書評「観光活性化のマネジメント」


 国内、海外ともに伸び悩む観光旅行を活性化させるためには「人々が感動、感激できる場面を増やす仕掛け、仕組みが必要」という筆者。仕掛をつくる上で、観光事業関係者や地方公共団体などが実践すべきことを観光経営のマネジメントの観点からまとめた。

 筆者は大学卒業後JTBに入社、関連会社社長などを経て02年から08年まで桜美林大学、同大学院教授。現在は同大名誉教授を務める。

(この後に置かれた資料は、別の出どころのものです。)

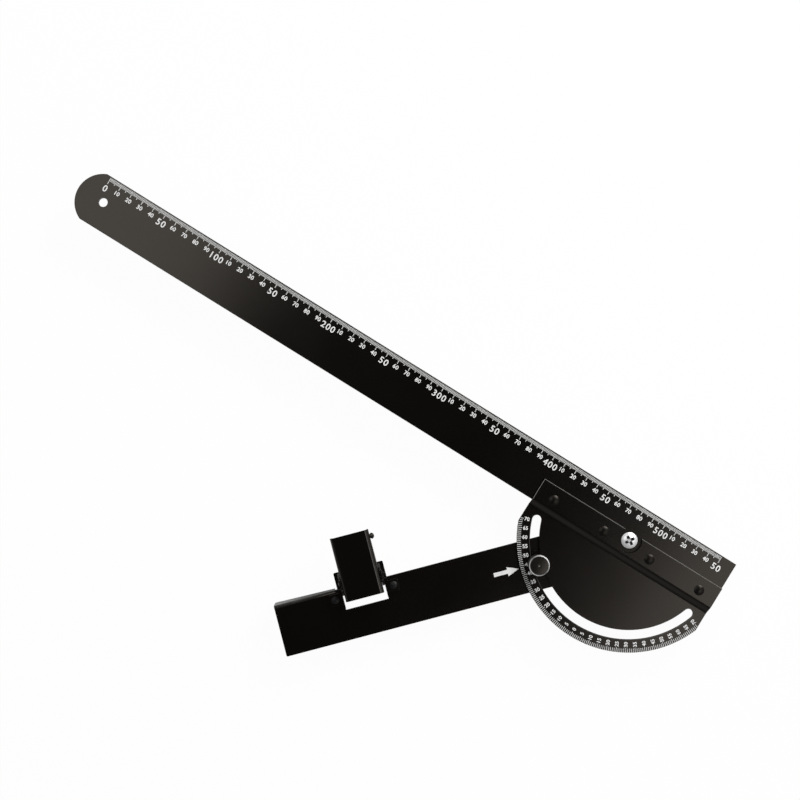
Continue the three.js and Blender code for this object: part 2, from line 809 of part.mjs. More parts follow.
// Toe block: swivels on the toe pin, round over the pin and flat below for its sole.
function toeBlock() {
  const half = toeLength / 2;
  const foot = rulerUnder + toeSoleThickness;
  const meeting = Math.asin(Math.min(1, toeTopRadius / half)) / 2;
  const side = outline(
    [toePinOut - half, foot],
    [toePinOut + half, foot],
    arc(toePinOut, toePinHeight, toeTopRadius, meeting, Math.PI - meeting),
  );
  const wide = toeWidth / 2;
  const bore = clearHole(toePinOut, toePinHeight, toePinDiameter);
  return cut(
    sweep(side, axisY, axisZ, -wide, wide),
    sweep(bore, axisY, axisZ, -wide - cutOverrun, wide + cutOverrun),
  );
}

// Toe sole: the rubber under the block, level with the ruler's underside.
function toeSole() {
  const wide = toeWidth / 2;
  const half = toeLength / 2;
  const plan = roundedOutline([
    [-wide, toePinOut - half, toeCornerRadius],
    [wide, toePinOut - half, toeCornerRadius],
    [wide, toePinOut + half, toeCornerRadius],
    [-wide, toePinOut + half, toeCornerRadius],
  ]);
  return slab(plan, rulerUnder, rulerUnder + toeSoleThickness);
}

const anodised = { color: 0x1b1a1a, roughness: 0.5, metalness: 0.6 };
const painted = { color: 0x0d0d0d, roughness: 0.42, metalness: 0.1 };
const plated = { color: 0xcfd2d3, roughness: 0.25, metalness: 1 };
const springSteel = { color: 0x9a9c9e, roughness: 0.3, metalness: 1 };
const nylon = { color: 0xe6e3da, roughness: 0.6, metalness: 0 };
const moulded = { color: 0x161616, roughness: 0.55, metalness: 0 };
const rubber = { color: 0x101010, roughness: 0.85, metalness: 0 };

// One named piece in its own finish.
function piece(name, geometry, finish) {
  const mesh = new THREE.Mesh(geometry, new THREE.MeshStandardMaterial(finish));
  mesh.name = name;
  return mesh;
}

// Pieces fixed to the ruler
const root = new THREE.Group();
root.add(piece("ruler_blade", rulerBlade(), anodised));
const pivot = new THREE.Group();
pivot.position.set(pivotX, pivotY, 0);
root.add(pivot);
pivot.add(piece("protractor_plate", protractorPlate(), painted));
plateRivetXs.forEach((x, index) => {
  const rivet = piece("plate_rivet_" + (index + 1), plateRivet(), painted);
  rivet.position.set(x, plateRivetY, 0);
  root.add(rivet);
});
pivot.add(
  piece("pivot_screw", pivotScrew(), plated),
  piece("pivot_bush", washer(bushDiameter, pivotShank, bushEnd, rulerTop), plated),
  piece("pivot_washer", washer(pivotWasherDiameter, pivotShank, pivotWasherUnder, bushEnd), plated),
  piece("pivot_nut", pivotNut(), plated),
  piece("nut_ring", washer(nutRingDiameter(), pivotShank, nutCollarEnd, nutUnder), nylon),
);
const nylonLow = armTop + runningGap;
const nylonHigh = rulerUnder - runningGap;
pivot.add(piece("friction_washer", washer(frictionWasherDiameter, bushDiameter, nylonLow, nylonHigh), nylon));

// The swinging arm: its own +X runs out along it, and its -Y side meets the board.
const arm = new THREE.Group();
arm.rotation.z = -quarterTurn - armAngleDegrees * degree;
pivot.add(arm);
arm.add(piece("fence_arm", fenceArm(), painted));

// The lock on its stud
const lock = new THREE.Group();
lock.position.set(slotRadius, 0, 0);
arm.add(lock);
const lockWasherTop = lockWasherFoot + lockWasherThickness;
lock.add(
  piece("lock_stud", lockStud(), plated),
  piece("lock_washer", washer(lockWasherDiameter, studDiameter, lockWasherFoot, lockWasherTop), plated),
  piece("lock_knob", lockKnob(), anodised),
);

// The hold-down, set on the fence's face and turned to look out over the board
const holdDown = new THREE.Group();
holdDown.position.set(leverFromPivot, fenceFace, 0);
holdDown.rotation.z = Math.PI;
arm.add(holdDown);
holdDown.add(piece("lever_bracket", leverBracket(), painted));
bracketRivetXs.forEach((x, index) => {
  const rivet = piece("bracket_rivet_" + (index + 1), bracketRivet(), painted);
  rivet.position.set(x, -bracketRivetInside, 0);
  holdDown.add(rivet);
});
holdDown.add(
  piece("hold_down_lever", holdDownLever(), painted),
  piece("hinge_pin", hingePin(), painted),
  piece("hinge_clip", hingeClip(), painted),
  piece("lever_spring", leverSpring(), springSteel),
  piece("toe_pin", toePin(), painted),
  piece("toe_block", toeBlock(), moulded),
  piece("toe_sole", toeSole(), rubber),
);

export default root;
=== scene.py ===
import json
import math

import bmesh
import bpy
from bpy.props import FloatProperty, FloatVectorProperty, IntProperty, PointerProperty
from mathutils import Matrix, Vector

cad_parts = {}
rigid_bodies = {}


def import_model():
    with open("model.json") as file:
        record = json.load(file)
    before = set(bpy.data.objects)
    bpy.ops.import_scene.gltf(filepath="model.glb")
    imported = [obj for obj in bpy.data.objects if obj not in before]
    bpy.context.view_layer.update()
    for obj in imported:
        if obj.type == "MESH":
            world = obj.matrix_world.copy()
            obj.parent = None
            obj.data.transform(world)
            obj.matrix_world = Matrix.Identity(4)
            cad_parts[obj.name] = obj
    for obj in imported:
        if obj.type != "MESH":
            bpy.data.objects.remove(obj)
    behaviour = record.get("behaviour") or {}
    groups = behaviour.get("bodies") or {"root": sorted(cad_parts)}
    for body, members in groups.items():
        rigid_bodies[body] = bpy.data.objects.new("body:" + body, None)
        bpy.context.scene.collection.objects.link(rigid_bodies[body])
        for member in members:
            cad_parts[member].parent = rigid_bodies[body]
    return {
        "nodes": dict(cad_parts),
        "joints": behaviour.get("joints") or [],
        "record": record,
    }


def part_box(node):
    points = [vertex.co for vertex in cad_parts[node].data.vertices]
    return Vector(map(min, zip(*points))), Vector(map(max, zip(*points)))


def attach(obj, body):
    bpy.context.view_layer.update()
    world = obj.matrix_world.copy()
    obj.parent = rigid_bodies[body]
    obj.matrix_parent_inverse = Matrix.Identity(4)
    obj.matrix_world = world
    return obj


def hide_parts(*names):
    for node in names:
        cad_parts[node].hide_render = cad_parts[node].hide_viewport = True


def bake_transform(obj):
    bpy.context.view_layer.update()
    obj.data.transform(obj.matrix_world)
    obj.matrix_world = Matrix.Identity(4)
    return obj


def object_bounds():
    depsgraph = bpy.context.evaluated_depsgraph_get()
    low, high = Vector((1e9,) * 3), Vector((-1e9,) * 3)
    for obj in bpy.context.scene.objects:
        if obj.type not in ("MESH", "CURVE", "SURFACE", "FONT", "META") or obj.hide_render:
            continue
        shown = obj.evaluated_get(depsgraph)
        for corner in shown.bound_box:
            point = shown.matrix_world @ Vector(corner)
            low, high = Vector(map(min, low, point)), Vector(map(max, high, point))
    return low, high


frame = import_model()
CAD_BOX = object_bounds()

bl_info = {
    "name": "Saw guide ruler",
    "version": (1, 0, 0),
    "blender": (4, 5, 0),
    "location": "View3D > Sidebar > Saw guide",
    "description": "Printed scales, finishes and turned parts of a saw guide ruler",
    "category": "Mesh",
}

UP = Vector((0, 0, 1))
MM = 0.001

# Points nearer than this are merged, and faces that meet at a smaller angle than this are joined
MERGE = 0.000001
FLAT = math.radians(0.5)

# A face looks along an axis when its normal reaches this far along it
FACING = 0.9

# The degree scale reaches this far to each side
DEGREES = 70

# Height of the grain in a finish
GRAIN_RELIEF = 0.00001

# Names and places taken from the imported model
JOINTS = {joint["name"]: joint for joint in frame["joints"]}
BODIES = frame["record"]["behaviour"]["bodies"]
BODY_OF = {node: body for body, nodes in BODIES.items() for node in nodes}
SLOT_OF = {part["node"]: part["material_slot"] for part in frame["record"]["subparts"]}
PIVOT = Vector(JOINTS["arm_swing"]["pos_m"])
STUD = Vector(JOINTS["knob_turn"]["pos_m"])
HINGE = Vector(JOINTS["lever_tip"]["pos_m"])
PIN_LINE = Vector(JOINTS["lever_tip"]["axis"]).normalized()
RULE_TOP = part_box("ruler_blade")[1].z
ARM_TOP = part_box("fence_arm")[1].z

# The plate's strip lies on the rule and its disc beside the rule, and both are one sheet
PLATE_LOW, PLATE_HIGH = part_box("protractor_plate")
DISC_TOP = PLATE_LOW.z + PLATE_HIGH.z - RULE_TOP


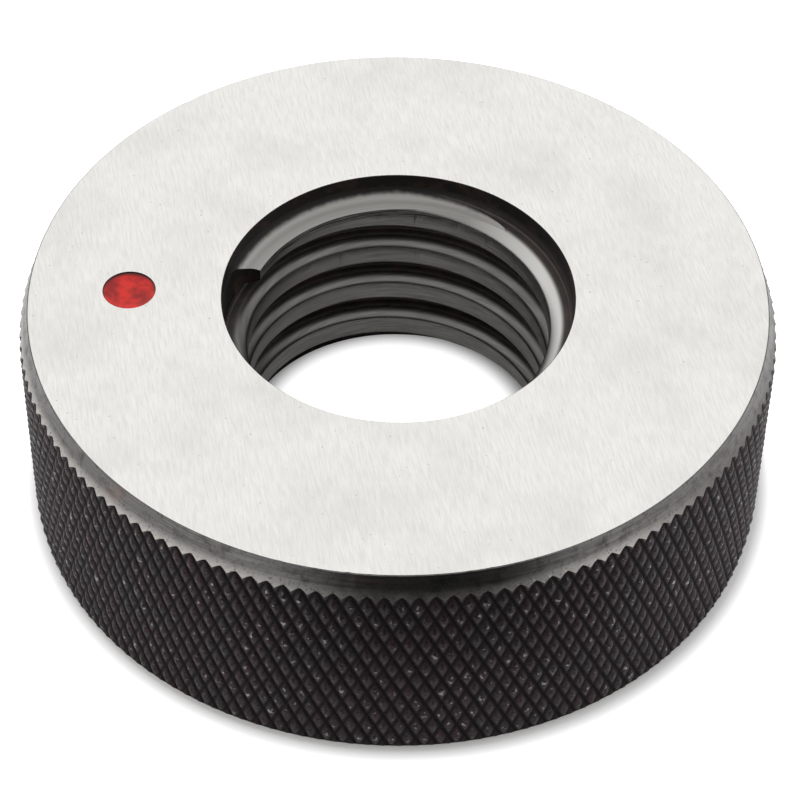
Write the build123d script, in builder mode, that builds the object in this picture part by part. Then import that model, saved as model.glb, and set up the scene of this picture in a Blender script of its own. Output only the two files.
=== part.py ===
"""Thread ring gauge, NOT-GO member: a hardened steel ring with a red mark.

Millimetres. The gauge lies on its underside at z = 0 with its axis on +Z.
+Y is twelve o'clock on the face, and the red mark is at nine o'clock, on -X.
"""
from build123d import *
import math
import os

os.makedirs("parts", exist_ok=True)

# Ring blank, measured over the tips of its knurled band
outer_diameter = 53.0
thickness = 17.7
rim_chamfer_width = 0.75
rim_chamfer_height = 2.0

# Right-hand thread of 60 degree form: short flanks with a square relief behind them
minor_diameter = 21.3
pitch = 3.64
groove_mouth = 2.0
groove_depth = 1.55
flank_depth = 0.73
flank_angle = 30.0

# Recess in the face and countersink in the underside
recess_margin = 0.1
recess_depth = 1.85
recess_corner_radius = 0.8
countersink_depth = 3.1

# Blunt start: the ridge ends square, this far round from twelve o'clock
blunt_start_angle = 67.5

# Red mark: enamel in a shallow dimple, set in from the rim
mark_diameter = 3.65
mark_inset = 7.75
dimple_depth = 0.5
enamel_below_face = 0.08

# Radii and heights that follow from these sizes
outer_radius = outer_diameter / 2
face_radius = outer_radius - rim_chamfer_width
minor_radius = minor_diameter / 2
flank_radius = minor_radius + flank_depth
root_radius = minor_radius + groove_depth
recess_radius = root_radius + recess_margin
floor_z = thickness - recess_depth
mark_position = (mark_inset - outer_radius, 0)

# At twelve o'clock the first ridge has its top edge level with the recess floor, and
# the groove's centre line runs half a groove below that ridge.
TWELVE = 90.0
ridge_width = pitch - groove_mouth
groove_z_at_twelve = floor_z - ridge_width - groove_mouth / 2

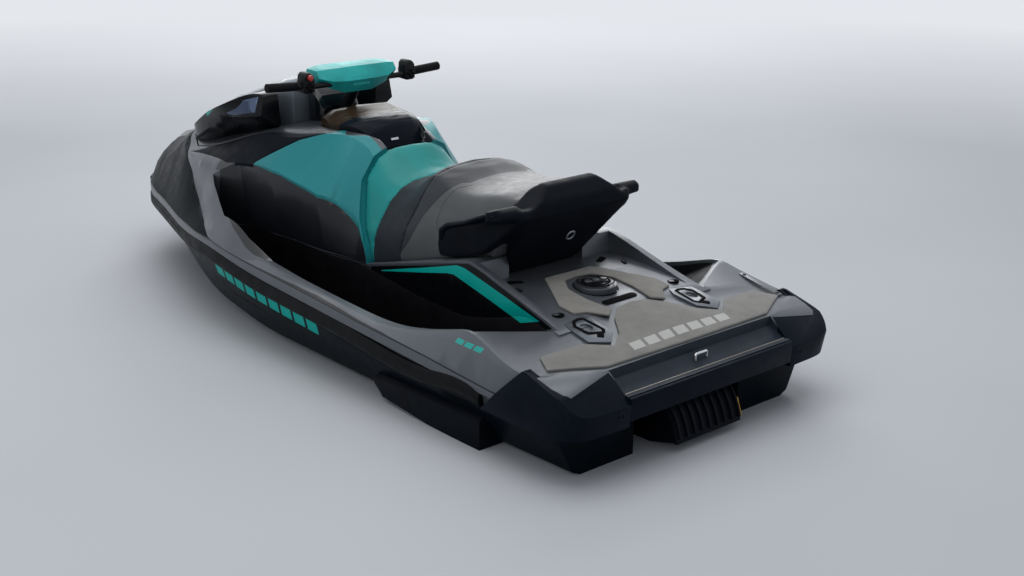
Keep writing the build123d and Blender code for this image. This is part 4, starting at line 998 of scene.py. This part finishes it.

 旅行、観光関連の実務や研究などにかかわる人々、観光産業を目指す学生に向けたもので、各社、各地の成功事例を多数紹介しているため身近で分りやすい。中でもエコツーリズムやグリーンツーリズムからだけでなく、従来からの旅館、ホテルのおもてなしに「感激、感動のある旅行」を演出し創造する要素があると説明。「従業員の対応によって顧客の旅行が楽しくなるかどうか満足度が決まる」と断言している。

 サービス改善や社員表彰などの従業員教育を通じてCS向上を行う加賀屋(石川県・和倉温泉)や古窯(山形県・かみのやま温泉)の姿勢を高く評価している。

 宿泊業の現状分析とホテル、旅館の活性化策についても言及。増大する中高年女性の小グループに着目し、女性たちが好む生け花や香、抹茶のサービスなど、リピーターが訪れる度に新しい発見をできる仕掛けを作ることで顧客を飽きさせずに引き付けられる、など「顧客満足を高めれば収益性を上げる」と強調する筆者ならではのヒントが詰まっている。 

 厳しい時代を乗り越えるには、仕入れ単価を下げたり地域全体の満足度を上げたりして、(1)コスト削減(2)付加価値の付与──が必要だと説いている。

 238ページ。定価は2900円(税別)。発行=同文舘出版。